**Source material**
'''

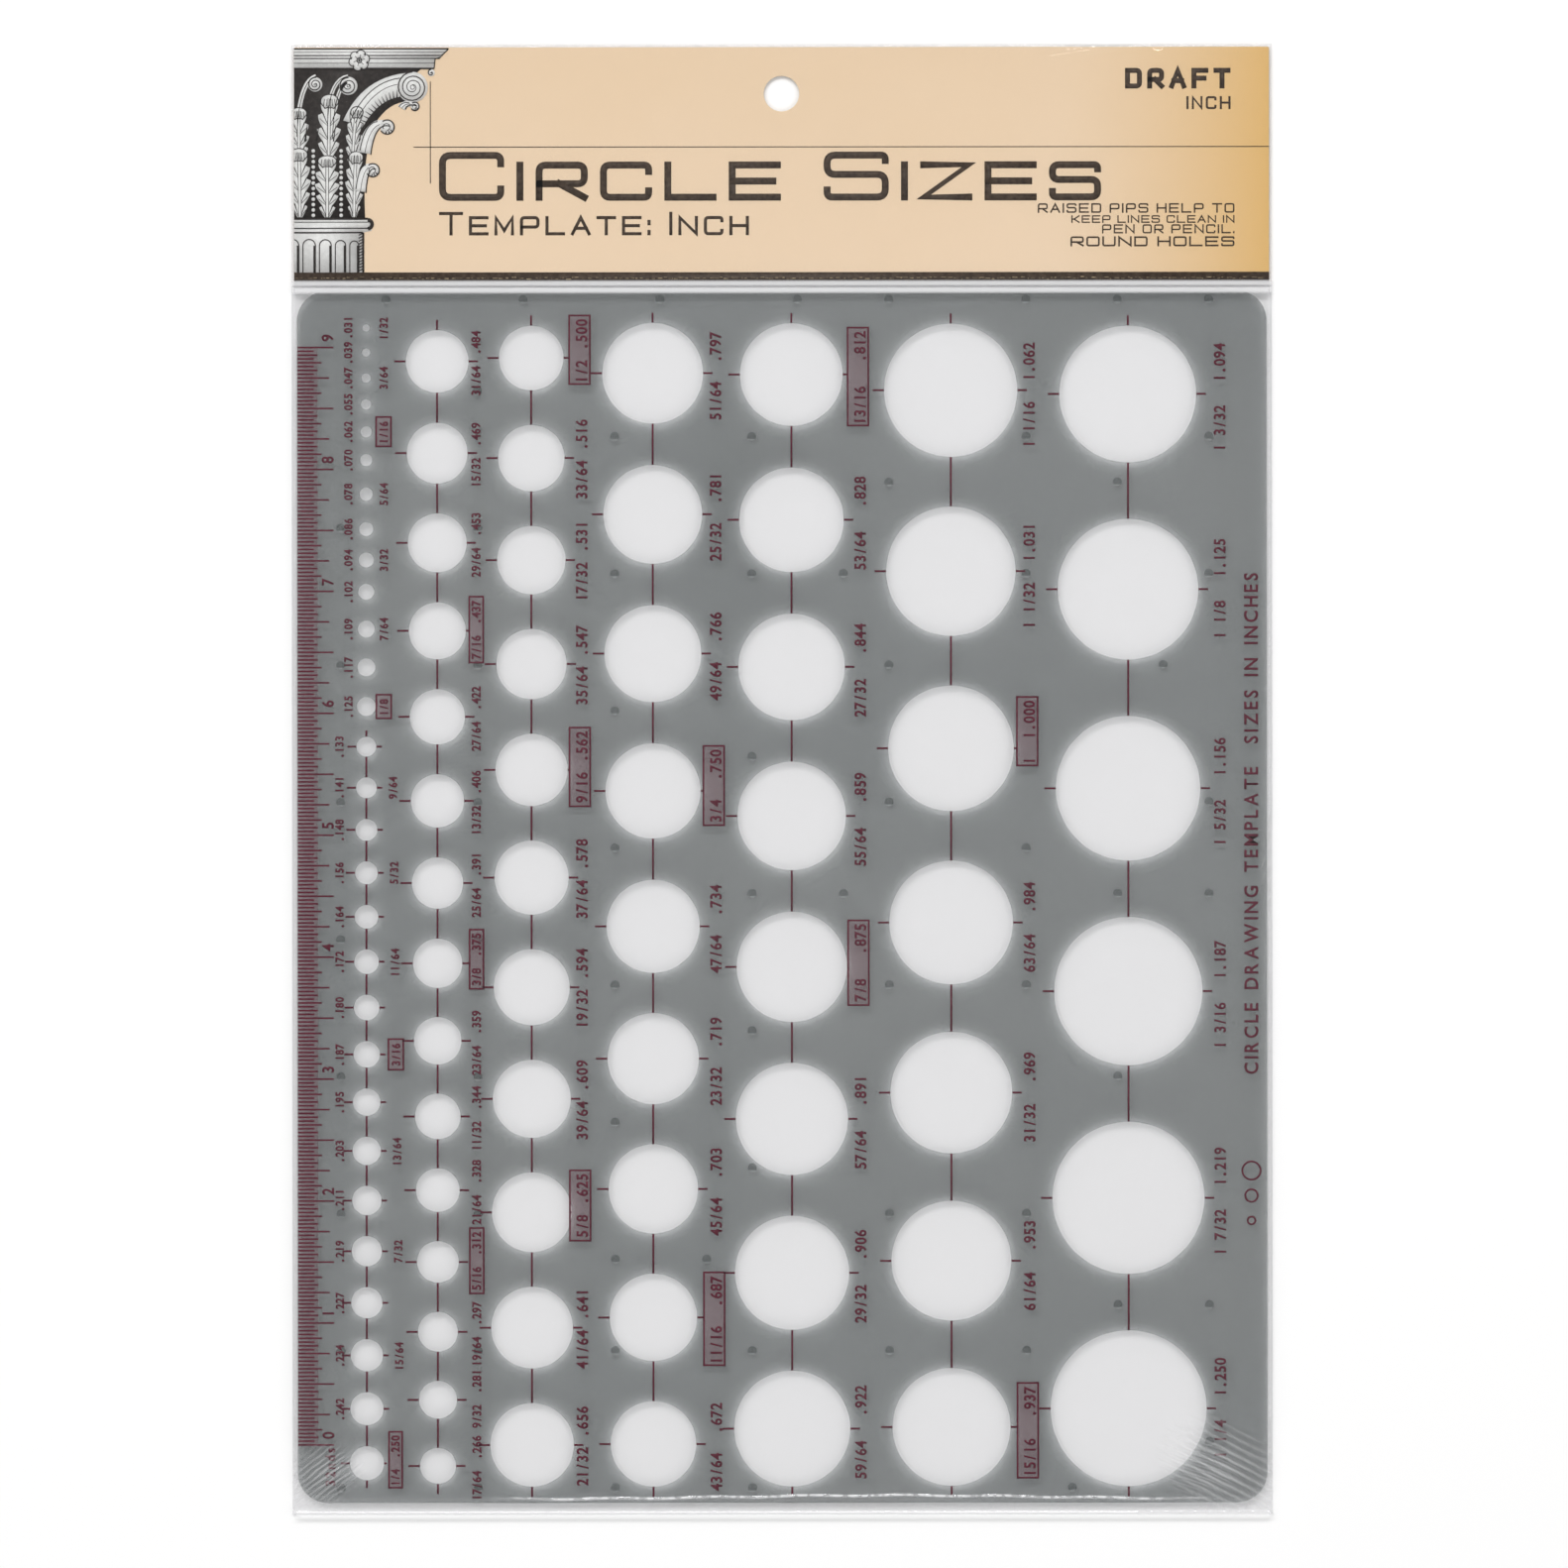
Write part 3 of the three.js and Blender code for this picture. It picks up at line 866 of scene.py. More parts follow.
SHEET_COVER = 0.335
RIM_COVER = 0.20
RIM_GLOW_REACH = 1.25
GLOW_RINGS = (0.55, 1.2, 2.1, 3.4)
SHEET_EDGE = 0.1
SHEET_DARK = (0.095, 0.105, 0.105)
SHEET_PALE = (0.135, 0.143, 0.140)
# A soft round patch where the sheet is darker: painted reflection.
PAINTED_REFLECTION_PATCH = (-8.5, 56.0)
PAINTED_REFLECTION_REACH = 26.0
PAINTED_REFLECTION_COVER = 0.035
UNEVEN_COVER = 0.016
SHEET_THROUGH = (0.985, 0.995, 0.995, 1)


def rim_glow(x, y):
    """How much light gathers at a spot: 1 at a hole's rim, and nothing a few millimetres off."""
    glow = 0.0
    for hole_x, hole_y, radius, _ in sheet_holes:
        away = math.dist((x, y), (hole_x, hole_y))
        gap = max(away - radius, 0.0)
        if gap < RIM_GLOW_REACH * 4:
            below = (hole_y - y) / max(away, 0.01)
            size = min(1.0, 0.55 + radius / 18)
            glow = max(glow, size * math.exp(-gap / (RIM_GLOW_REACH * (1 + 0.25 * below))))
    return glow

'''

Copy out all of the lines above exactly.

**Response**
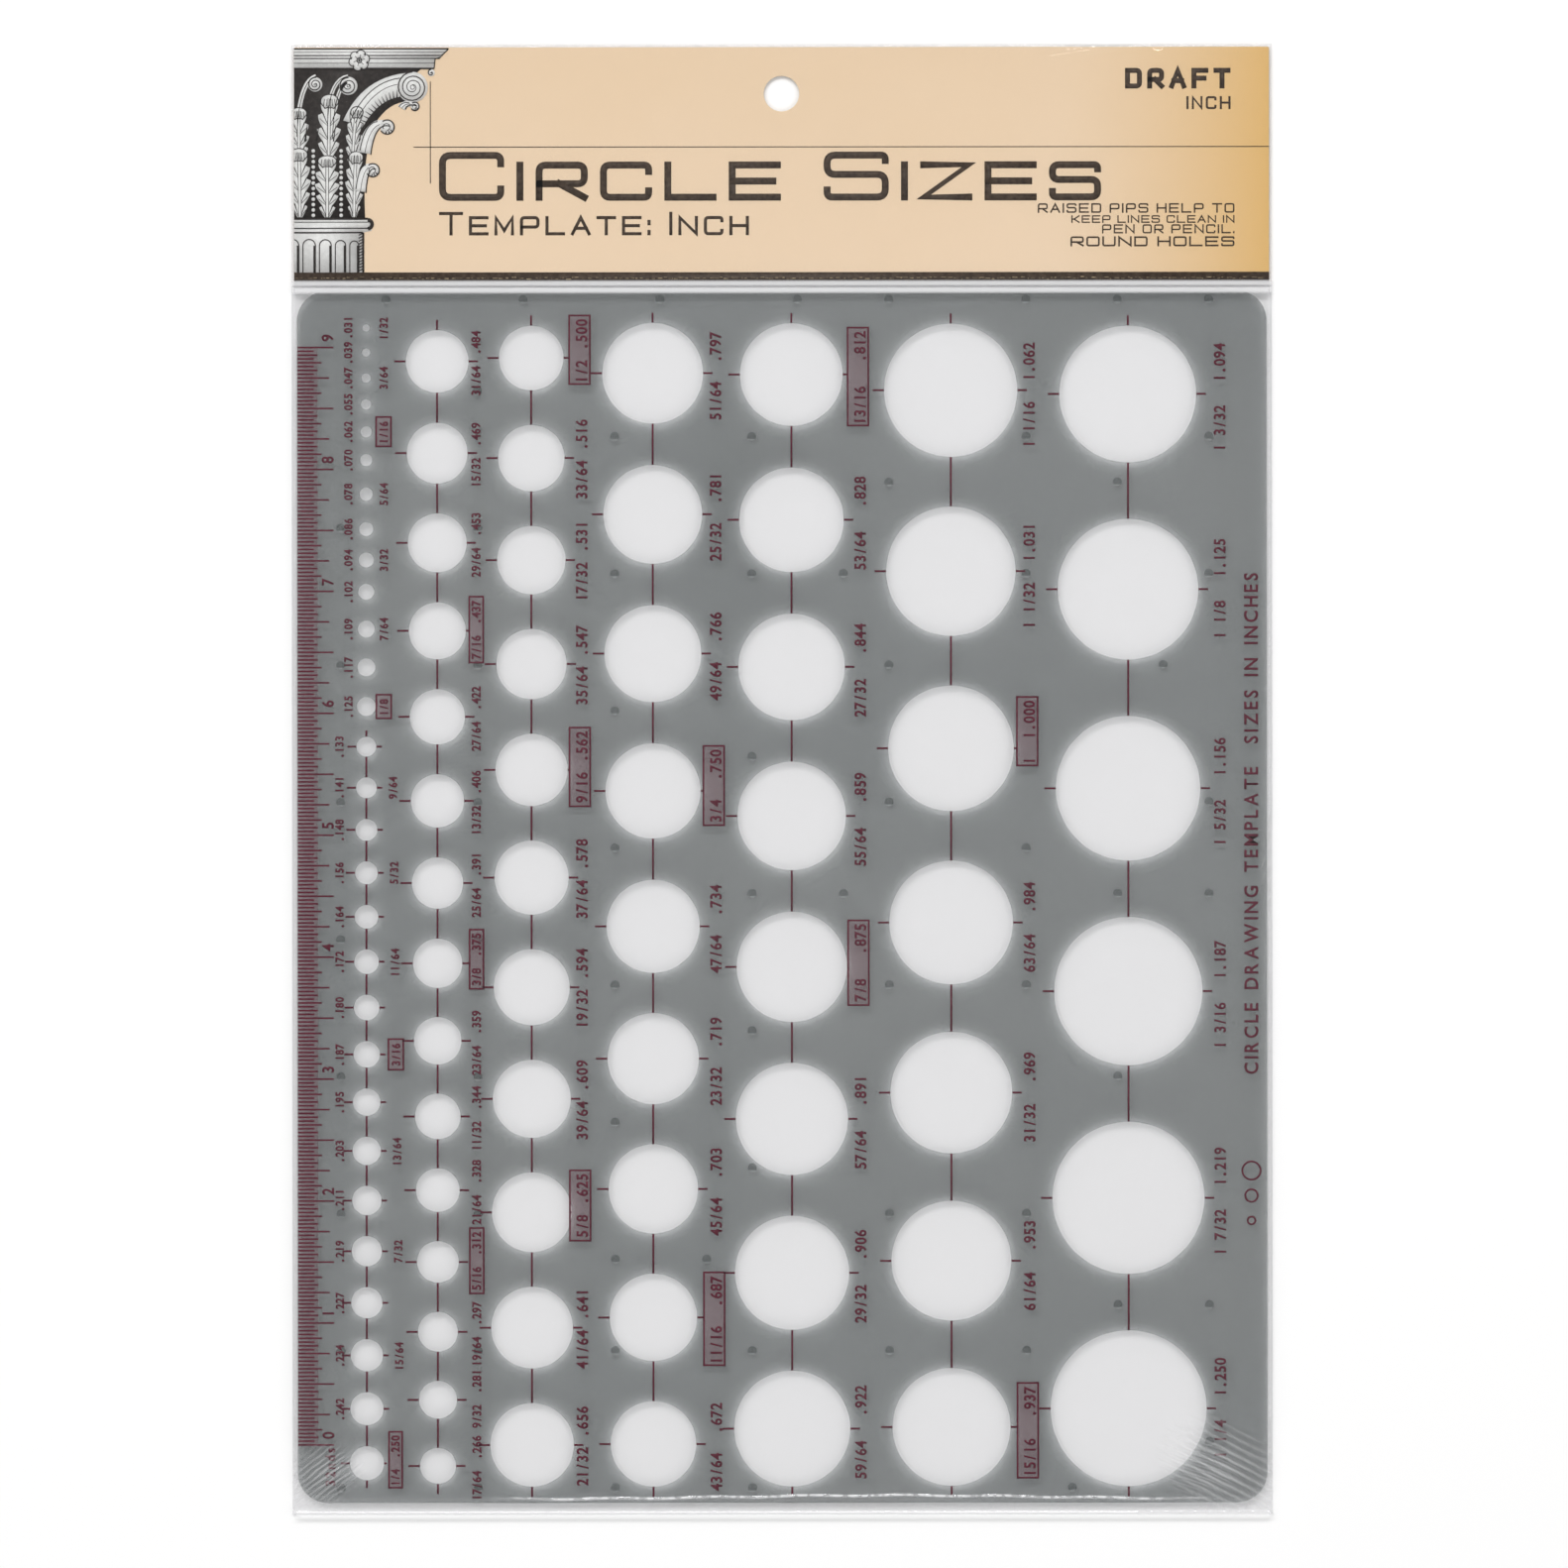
Write part 3 of the three.js and Blender code for this picture. It picks up at line 866 of scene.py. More parts follow.
SHEET_COVER = 0.335
RIM_COVER = 0.20
RIM_GLOW_REACH = 1.25
GLOW_RINGS = (0.55, 1.2, 2.1, 3.4)
SHEET_EDGE = 0.1
SHEET_DARK = (0.095, 0.105, 0.105)
SHEET_PALE = (0.135, 0.143, 0.140)
# A soft round patch where the sheet is darker: painted reflection.
PAINTED_REFLECTION_PATCH = (-8.5, 56.0)
PAINTED_REFLECTION_REACH = 26.0
PAINTED_REFLECTION_COVER = 0.035
UNEVEN_COVER = 0.016
SHEET_THROUGH = (0.985, 0.995, 0.995, 1)


def rim_glow(x, y):
    """How much light gathers at a spot: 1 at a hole's rim, and nothing a few millimetres off."""
    glow = 0.0
    for hole_x, hole_y, radius, _ in sheet_holes:
        away = math.dist((x, y), (hole_x, hole_y))
        gap = max(away - radius, 0.0)
        if gap < RIM_GLOW_REACH * 4:
            below = (hole_y - y) / max(away, 0.01)
            size = min(1.0, 0.55 + radius / 18)
            glow = max(glow, size * math.exp(-gap / (RIM_GLOW_REACH * (1 + 0.25 * below))))
    return glow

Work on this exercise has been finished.